Chicago Police Superintendent Eddie Johnson will announce the hires Wednesday, according to the official who was briefed on the plan and spoke on the condition of anonymity because the person was not authorized to discuss the plan ahead of the announcement.

The department currently has more than 12,000 officers, and hasn't had a hiring push of this magnitude in years. The move is a departure from how Mayor Rahm Emanuel has handled staffing at the department during his tenure, resisting pressure to add to the department's ranks and instead paying thousands of dollars in overtime. Emanuel spokesman Adam Collins declined to comment.

Chicago has seen a dramatic rise in the number of shootings and homicides this year. In August alone, there were 90 homicides for the first time in two decades. Overall, the city has recorded more than 500 homicides this year — higher than all of 2015 — and is on pace to climb past the 600-homicide mark for the first time since 2003. There have also been more than 2,500 shooting incidents so far this year, about 700 more than in the same time period last year.

City officials have discussed possible hires with aldermen in recent days. Some of the aldermen were skeptical, saying resources should also be poured into education and creating jobs.

"The police allocation and resources are only part of this puzzle," according to Alderman Anthony Beale, who represents a far South Side ward and is on a public safety committee.

Even if officers are added, Beale continued, there's no guarantee they'll be assigned long-term to areas where there's more crime.

Alderwoman Pat Dowell, who also represents a South Side ward, said 500 officers would be "a good start" but echoed Beale's concerns about resources for jobs and social services.

"This is all part of a complex web," she said.

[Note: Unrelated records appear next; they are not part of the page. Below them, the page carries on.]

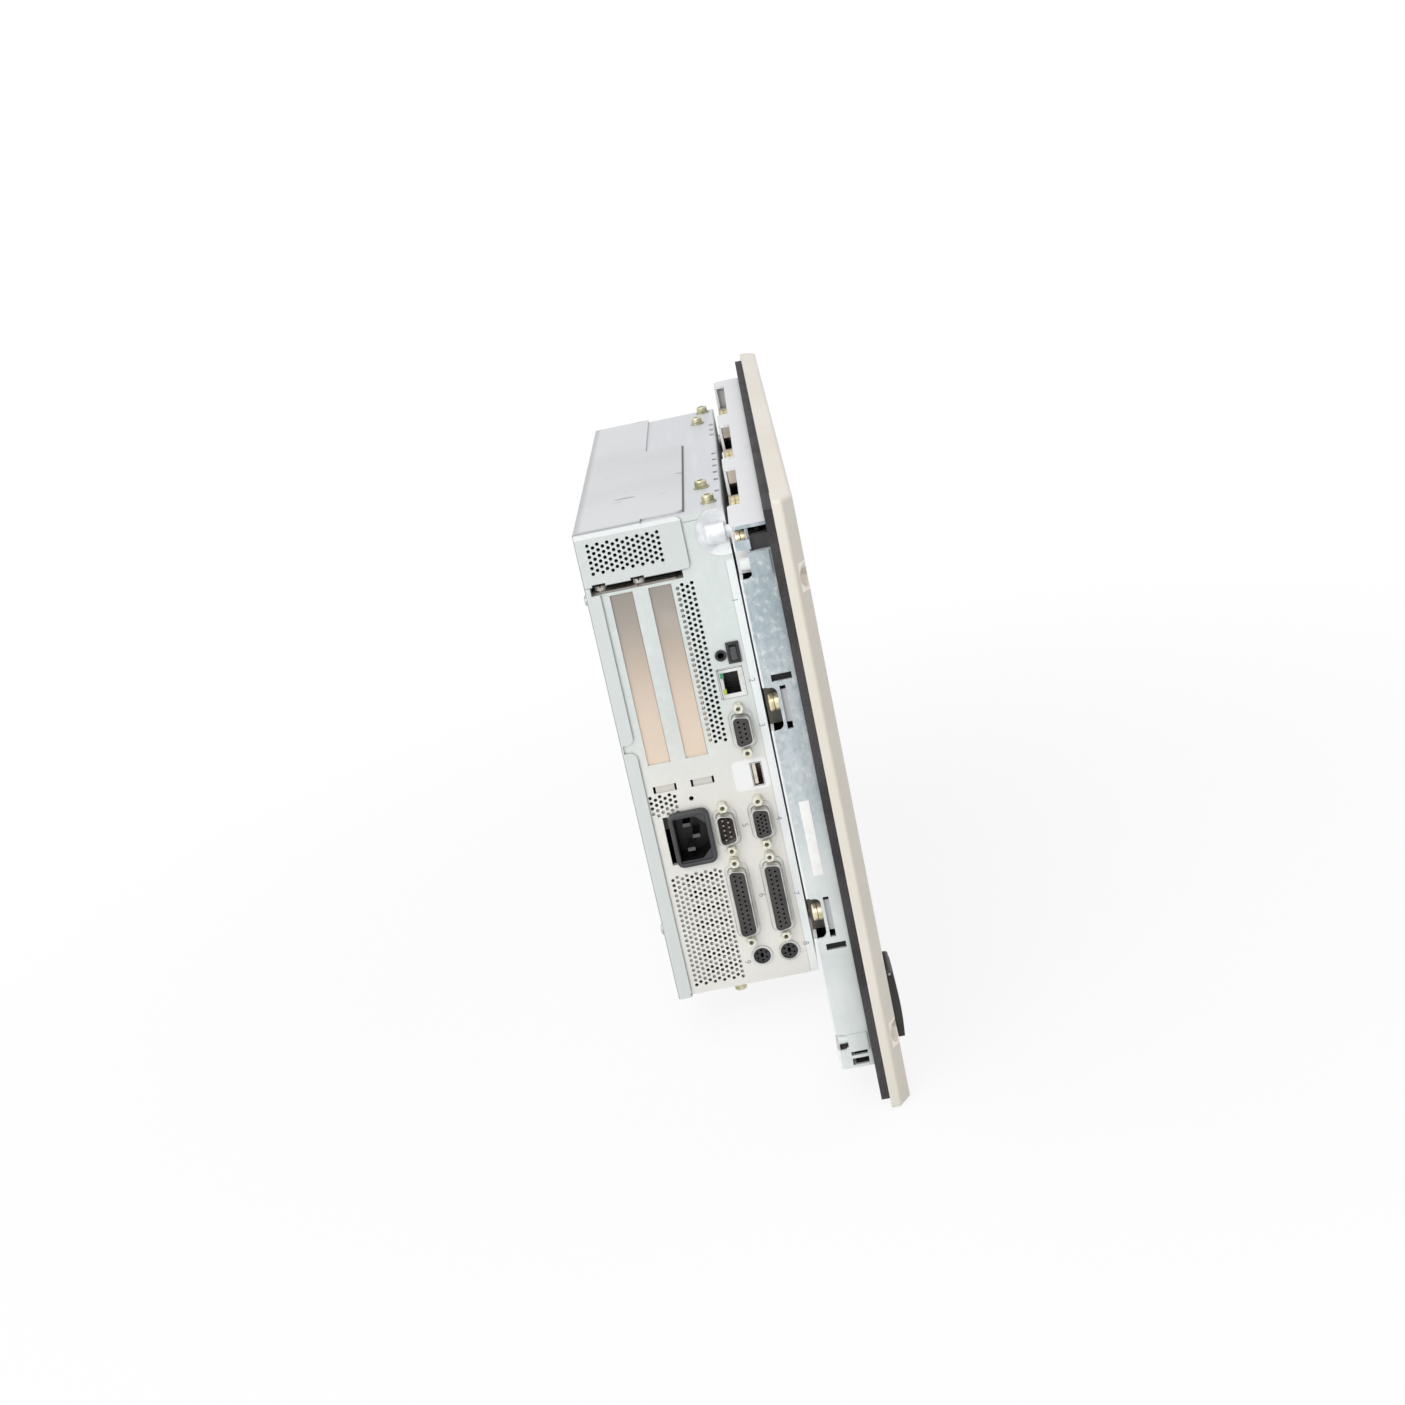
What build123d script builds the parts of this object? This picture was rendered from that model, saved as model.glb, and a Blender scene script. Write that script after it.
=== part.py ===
from build123d import *
import os
from math import cos, radians, sin, tan

# Panel mounted industrial PC, in millimetres. X runs along the front's width, Z up the front,
# and Y from the display back into the cabinet. The origin is the centre of the front panel's
# rear face, in the plane where the front meets a rack or a cabinet wall.

os.makedirs("parts", exist_ok=True)

# Front panel: 19 inch wide and 7 height units high
front_width = 483.0
front_height = 311.2
front_depth = 10.0
bevel_run = 8.0
bevel_rise = 5.2
rim_round = 2.0
rack_pitch_x = 465.1
rack_pitch_z = 234.9
rack_hole_radius = 3.4
rack_recess_radius = 6.4
rack_recess_web = 4.4

# Operator frame behind the front
frame_width = 444.0
frame_height = 283.0
frame_depth = 21.0
frame_rise = 1.5
frame_sheet = 1.5

# Computer unit on the frame's back
unit_width = 306.0
unit_height = 263.3
unit_depth = 77.2
unit_offset_x = 31.0
unit_offset_z = 0.65
unit_gap = 3.1
sheet = 1.2
bend_radius = 1.0

# Clearances
slip = 0.2
soft_gap = 0.3
running = 0.05
overrun = 5.0


def limits(centre, size):
    """Low and high limit of a size about its centre."""
    return (centre - size / 2, centre + size / 2)


def inset(span, margin):
    """The same limits drawn in by a margin at both ends."""
    return (span[0] + margin, span[1] - margin)


def seat(axis, place):
    """Sketch plane across an axis, with the other two axes in the order X, Y, Z."""
    planes = {"x": Plane.YZ.offset(place), "y": Plane.XZ.offset(-place), "z": Plane.XY.offset(place)}
    return planes[axis]


def along(axis, length):
    """Extrusion that grows a sketch on seat() towards the axis's positive end."""
    return -length if axis == "y" else length


def block(span_x, span_y, span_z, mode=Mode.ADD):
    """Box between low and high limits."""
    spans = (span_x, span_y, span_z)
    with Locations(tuple(sum(span) / 2 for span in spans)):
        Box(*[high - low for low, high in spans], mode=mode)


def rod(axis, span, across, radius, mode=Mode.ADD):
    """Round bar along an axis, at a place given by the two other axes."""
    with BuildSketch(seat(axis, span[0])) as section:
        with Locations(across):
            Circle(radius)
    extrude(section.sketch, amount=along(axis, span[1] - span[0]), mode=mode)


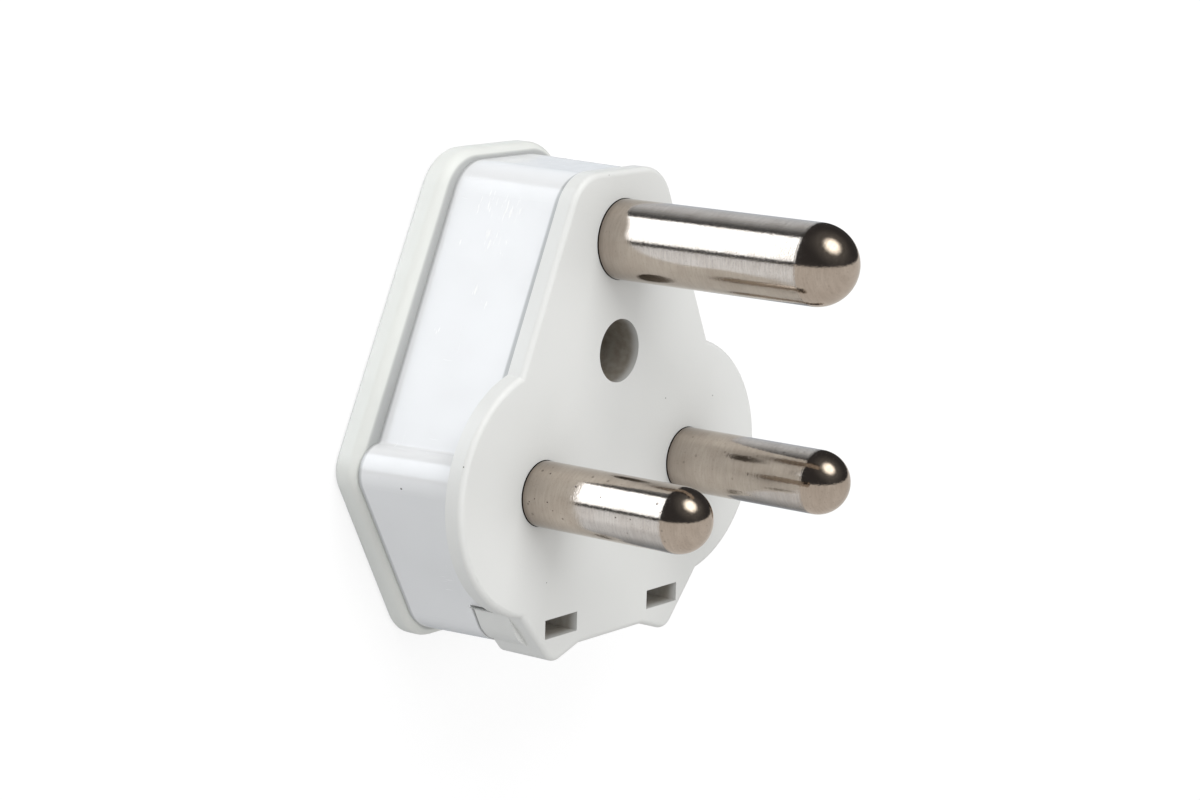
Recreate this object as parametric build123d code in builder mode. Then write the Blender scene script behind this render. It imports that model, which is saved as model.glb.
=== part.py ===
from build123d import *
import os

os.makedirs("parts", exist_ok=True)

# Plug top with three round pins, lying on its back with the pins up.
# +Z is the way the pins point and +Y the way of the earth pin. The origin is
# the middle of the outline on the back of the cover. Millimetres.
# Heights h are measured from the line through the two small pins, and depths d
# from the face that the pins stand on.

# Pins
pin_pitch = 25.4
earth_height = 25.8
earth_r = 4.355
line_r = 3.53
earth_length = 29.4
line_length = 21.3
earth_head_r = 4.9
line_head_r = 4.7
head_length = 8.6
head_chamfer = 0.5
wire_hole_r = 1.9
wire_hole_up = 3.6
pin_fit = 0.05
neck_relief = 0.25
neck_out = 0.15

# Body depths
depth = 19.8
plate_t = 2.1
flange_t = 3.4
back_t = 2.2
wall = 2.0
clearance = 0.2

# Face plate outline
face_top = earth_height + 7.4
face_top_half = 7.3
face_waist = (20.98, 2.8)
face_kink = (16.2, -12.4)
face_foot_low = (10.2, -19.2)
face_foot_inner = (5.6, -17.7)
face_corner_r = 5.0
foot_low_r = 2.0
foot_inner_r = 0.9
lobe_r = 13.4
face_edge_r = 0.6

# Ears and latch windows
ear_depth = 6.8
ear_top = -12.9
window_w = 5.5
window_h = 2.1
window_x = 9.0
window_y = -15.05
tongue_t = 1.3
tongue_short = 4.2
tongue_root = 2.6

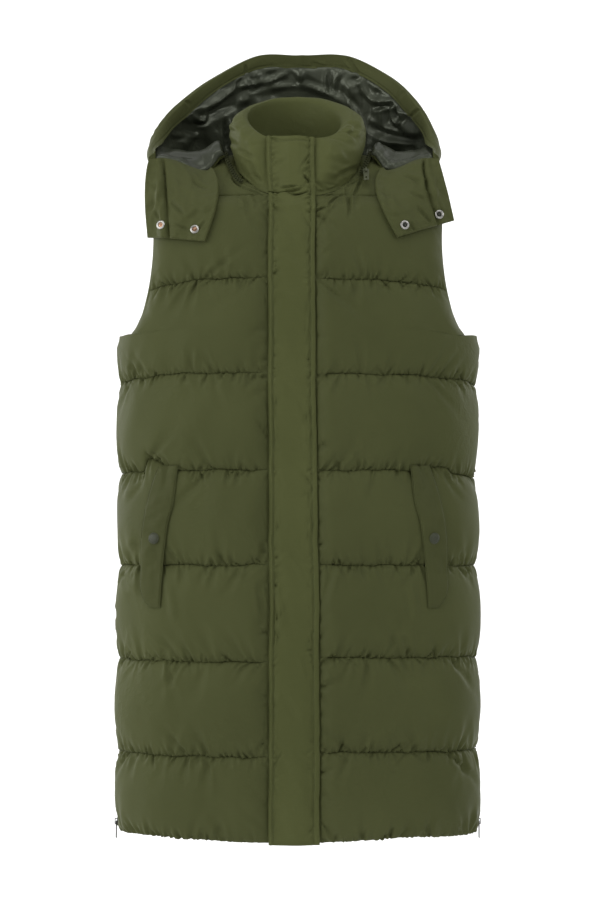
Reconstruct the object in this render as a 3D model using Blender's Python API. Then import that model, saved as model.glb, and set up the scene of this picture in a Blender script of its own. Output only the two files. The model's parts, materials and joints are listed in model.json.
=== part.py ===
"""A long, sleeveless, quilted and padded vest with a stand collar and a zip-off hood.

It has the hollow form that it keeps when worn. Metres, +Z up. The front faces -Y and the wearer's left is +X.
The origin is the middle of the neck opening at the height of the high shoulder points, where the wearer's
shoulders carry the vest.
"""

import math
from collections import namedtuple

import bmesh
import bpy
import numpy as np
from mathutils import Matrix, Vector
from mathutils.bvhtree import BVHTree


def table(names, rows):
    """A short table of numbers, as a dictionary of its named columns."""
    return dict(zip(names.split(), np.array(rows, float).T))


# Seams and cloth
SEAM_GAP = 0.0003
SEAM_THICKNESS = 0.003
BODY_LOFT = 0.012
CHEST_LOFT = 0.010
YOKE_LOFT = 0.004
EDGE_FADE = 0.035
YOKE_FADE = 0.020
FADE_POWER = 2.5
LOFT_POWER = 0.55  # under 1, so that the padding rises quickly from its seams

# Heights, from the high shoulder points down
HEM = -0.878
QUILT_PITCH = 0.119
FIRST_SEAM = -0.173
YOKE_SEAM = -0.080
UNDERARM = -0.236

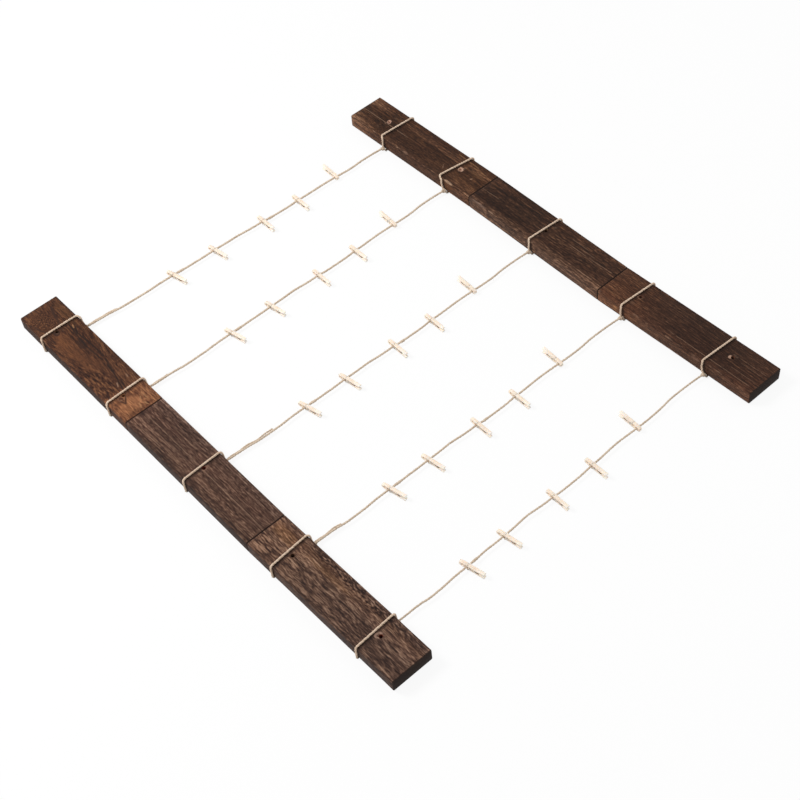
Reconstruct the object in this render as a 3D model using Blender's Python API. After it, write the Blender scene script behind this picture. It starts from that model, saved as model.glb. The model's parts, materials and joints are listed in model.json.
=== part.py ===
# Clip photo display frame: two bars, each of three wooden sections joined end to end, tied together by
# five twines that carry small spring clips. Metres, +Z up. The frame lies on its back, as it would on a
# table: X runs from bar to bar, Y runs along the bars, and the origin is the middle of the footprint.

import math

import bmesh
import bpy
from mathutils import Matrix, Vector

# Bars. The seam shares are places along the bar's half length from its middle, far to near
bar_length = 0.7388
left_seam_shares = (0.340, -0.324)
right_seam_shares = (0.3324, -0.330)
bar_width = 0.0567
bar_thickness = 0.0195
bar_edge_radius = 0.0018
bar_edge_steps = 3
seam_gap = 0.0003
span_between_bars = 0.5103
bar_stagger = 0.00925

# Dowels that join the sections, glued in the farther section and loose in the nearer one
dowel_diameter = 0.008
dowel_length = 0.040
dowel_spacing = 0.028
dowel_sides = 12
socket_clearance = 0.0003
socket_extra_depth = 0.001

# Nail holes, as shares of the bar's half length from its middle, far to near
nail_hole_diameter = 0.005
nail_hole_sides = 16
left_hole_shares = (0.8505, 0.4425, 0.0035, -0.4603, -0.8636)
right_hole_shares = (0.8628, 0.463, 0.0028, -0.458, -0.8589)

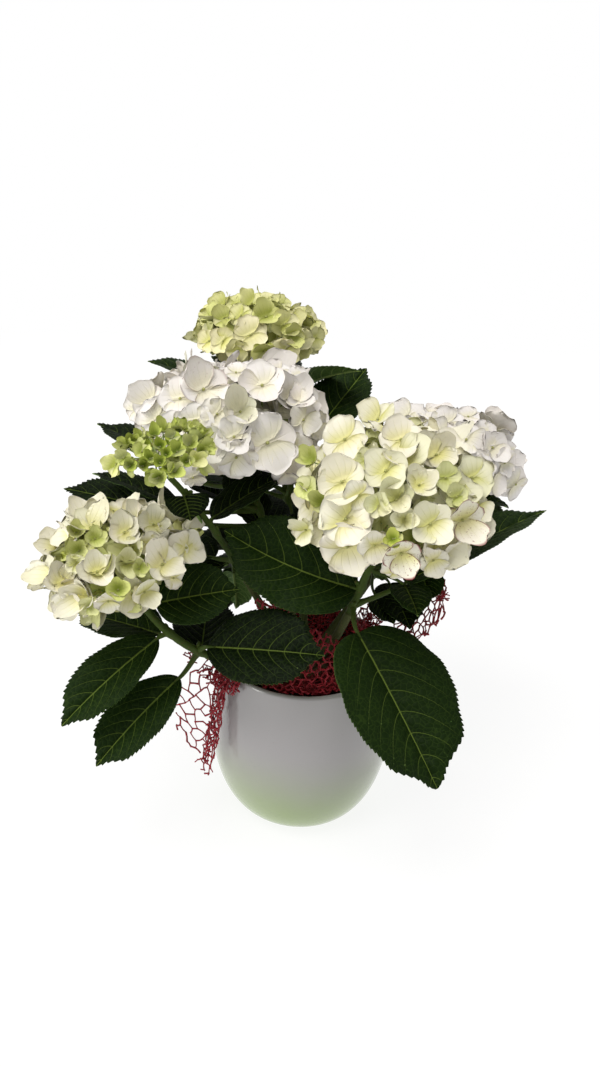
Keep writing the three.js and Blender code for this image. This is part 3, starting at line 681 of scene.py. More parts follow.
def leaf_materials():
    """Materials of a leaf's upper and lower side; u and v are shares along and across, w is mm across."""
    top = Graph("leaf_top", Roughness=0.5, Specular_IOR_Level=0.07)
    u, v, w = top.attribute("place")
    tone, length, width = top.attribute("tone")
    # mask of the inner leaves that are darkened with painted shade
    painted_shade = top.band(tone, 0.99, 1.0)
    luck = top.math("FRACT", tone)
    a = abs(v)
    gap = side_veins(top, u, v, w, width) * (length * (100.0 / LATERALS))
    thin = 0.62 - a * 0.42
    lateral = top.band(gap, thin, thin * 0.25) * top.band(a, 1.0, 0.55) * top.band(u, 0.01, 0.06)
    rib_width = 1.15 - u * 0.75
    rib = top.band(abs(w), rib_width, rib_width * 0.4)
    spot = top.combine((u + luck * 7.0) * (length * 100.0), w)
    netting = top.cells(spot, 0.24)
    grain = top.noise(spot, 1.4)
    base = top.mix(top.noise(spot, 0.045, 4.0), (10, 25, 4), (28, 46, 9))
    base = top.mix(grain * 0.35, base, (16, 34, 6))
    base = top.mix(luck * 0.35, base, (20, 38, 8))
    # painted shade: the inner leaves are made a much darker green, for the shade of the heads above them
    base = top.mix(painted_shade * 0.88, base, (2, 9, 0))
    base = top.mix(top.band(netting, 0.075, 0.015) * 0.22, base, (60, 80, 28))
    base = top.mix(lateral * 0.64, base, (92, 110, 46))
    base = top.mix(rib * 0.80, base, (108, 126, 54))
    base = top.mix(top.band(a, 0.975, 1.0, 0.30), base, (74, 94, 40))
    # more painted shade on the same inner leaves
    base = top.mix(painted_shade * 0.30, base, (10, 22, 4))
    height = top.band(netting, 0.0, 0.35) * 0.5 - (lateral + rib) * 0.5
    upper = top.dress(base, height + grain * 0.25, 0.80, 0.0007, 0.46 + grain * 0.20)

    under = Graph("leaf_under", Roughness=0.6, Specular_IOR_Level=0.16)
    u, v, w = under.attribute("place")
    luck, length, width = under.attribute("tone")
    spot = under.combine((u + luck) * (length * 100.0), w)
    netting = under.cells(spot, 0.24)
    lateral = under.band(side_veins(under, u, v, w, width), 0.07, 0.02)
    rib = under.band(abs(w), 1.4, 0.6)
    base = under.mix(under.noise(spot, 0.08, 4.0), (54, 80, 34), (76, 104, 48))
    base = under.mix(under.band(netting, 0.09, 0.02) * 0.35, base, (104, 128, 70))
    base = under.mix(under.math("MAXIMUM", lateral * 0.7, rib), base, (124, 146, 84))
    return [upper, under.dress(base, lateral + rib, 0.5, 0.0008)]


def green_stem_material():
    g = Graph("green_stem", Roughness=0.6, Specular_IOR_Level=0.2)
    where = g.place()
    t, around, _ = g.attribute("place")
    streak = g.noise(g.combine(around * 9.0, t * 2.0), 3.0)
    base = g.mix(g.noise(where, 60.0), (32, 48, 8), (54, 74, 18))
    base = g.mix(streak * 0.40, base, (88, 106, 36))
    base = g.mix(g.band(g.cells(where, 420.0, "F1"), 0.22, 0.10, 0.75), base, (92, 44, 34))
    return g.dress(base, streak, 0.4, 0.0004)


def bark_material(name, dark, light):
    g = Graph(name, Roughness=0.8)
    where = g.place()
    t, around, _ = g.attribute("place")
    stripe = g.noise(g.combine(around * 14.0, t * 3.0), 2.6, 5.0)
    base = g.mix(stripe, dark, light)
    base = g.mix(g.band(g.cells(where, 300.0, "F1"), 0.25, 0.12, 0.4), base, (120, 96, 66))
    return g.dress(base, stripe, 0.7, 0.0008)


# ---------------------------------------------------------------- florets
SEPAL_WAIST = 0.55                # how far out a sepal is widest, as a share of its length
LARGE_FLORET = 13.0               # a reach in mm above which a floret has the finer grid
LARGE_GRID = (7, 9)
SMALL_GRID = (6, 7)
DEEP_GRID = (5, 5)
# Form of a floret: rise of a sepal at its claw and at its tip, how far the
# four wrap into one bowl, how they dish across, waviness, and how far every
# second sepal stands up.
FORMS = {
    "open": (14, 2, 0.0, 0.30, 0.17, 0),
    "dish": (12, 36, 0.35, 0.30, 0.10, 0),
    "bowl": (14, 66, 0.80, 0.20, 0.06, 0),
    "cup": (38, 70, 0.80, 0.24, 0.07, 0),
    "fold": (22, 16, 0.1, 0.48, 0.18, 30),
    "droop": (2, -42, 0.0, -0.20, 0.14, 0),
}
Floret = namedtuple("Floret", "point normal across spin radius form green wine")


def sepal_grid(size, rises, wrap, dish, wave, lap, rng):
    """One sepal, x outwards, y across, z up, with the shares S outwards and T across of its points."""
    radius, rows, columns = size
    S, T = np.meshgrid(np.linspace(0, 1, rows), np.linspace(-1, 1, columns), indexing="ij")
    # the bent line from claw to tip, with a notched and uneven outer edge
    fine = np.linspace(0, 1, 41)
    slope = np.radians(rises[0] + (rises[1] - rises[0]) * fine)
    out = np.concatenate([[0], np.cumsum((np.cos(slope[1:]) + np.cos(slope[:-1])) / 80)])
    high = np.concatenate([[0], np.cumsum((np.sin(slope[1:]) + np.sin(slope[:-1])) / 80)])
    length = radius * rng.uniform(0.92, 1.08) / max(out.max(), 0.45)
    reach = S * (1 - 0.27 * S * np.abs(T) ** 2.2)
    reach = reach * (1 + rng.uniform(-0.03, 0.06) * (1 - np.abs(T)) ** 2 * S ** 3)
    reach = reach * (1 + 0.035 * np.sin(4.2 * T + rng.uniform(0, 6.28)) * S ** 3)
    x = length * np.interp(reach, fine, out) + 0.04 * radius
    z = length * np.interp(reach, fine, high)
    body = np.sqrt(np.maximum(1 - ((S - SEPAL_WAIST) / 0.60) ** 2, 0.05))
    y = radius * rng.uniform(0.74, 0.88) * body * T * (1 - 0.16 * S ** 6 * T ** 2)
    # wrapped round the floret's middle
    turn = y / np.maximum(x, 0.42 * radius)
    wrapped_x = x * np.cos(turn)
    wrapped_y = np.maximum(x, 0.25 * radius) * np.sin(turn)
    x = x + (wrapped_x - x) * wrap
    y = y + (wrapped_y - y) * wrap + rng.uniform(-0.10, 0.10) * x * S
    # creased along the middle, one side lower than the next sepal, with a wavy rim
    z = z + radius * dish * np.abs(T) ** 1.4 * body * 0.42
    z = z + radius * lap * T * body * S
    phase = rng.uniform(0, 6.28, 3)
    ruffle = np.sin(2.4 * T + phase[0]) * 0.5 + np.sin(5.0 * T + phase[1]) * 0.26 * np.abs(T)
    z = z + radius * wave * S ** 1.8 * ruffle
    z = z + radius * wave * 0.45 * T ** 2 * np.sin(5.5 * S + phase[2]) * S
    return x, y, z, S, T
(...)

The high use of overtime payouts in a financially strapped city is something Emanuel and the police superintendent he hired when he took office in 2011, Garry McCarthy, forcefully defended, saying it was a less expensive way to keep more cops on the street because hiring more would bring additional health care and pension costs.

But things have drastically changed. According to a recent Chicago Sun-Times report, there are fewer officers because police retirements have outpaced hiring by 975 officers.

Plus, the department that's long struggled with a reputation for police misconduct and brutality has been beset by criticisms and an erosion of trust in the wake of several fatal police shootings. Last year, the city was forced to release a video of a white officer fatally shooting black 17-year-old Laquan McDonald in 2014, sparking major protests as well as federal and local investigations.

The fallout over the video prompted Emanuel to fire McCarthy at the end of last year. Interim Superintendent John Escalante and his permanent replacement, Johnson, have struggled to bring the violence under control. During that time, the call for more officers in several city neighborhoods and from aldermen has only gotten louder.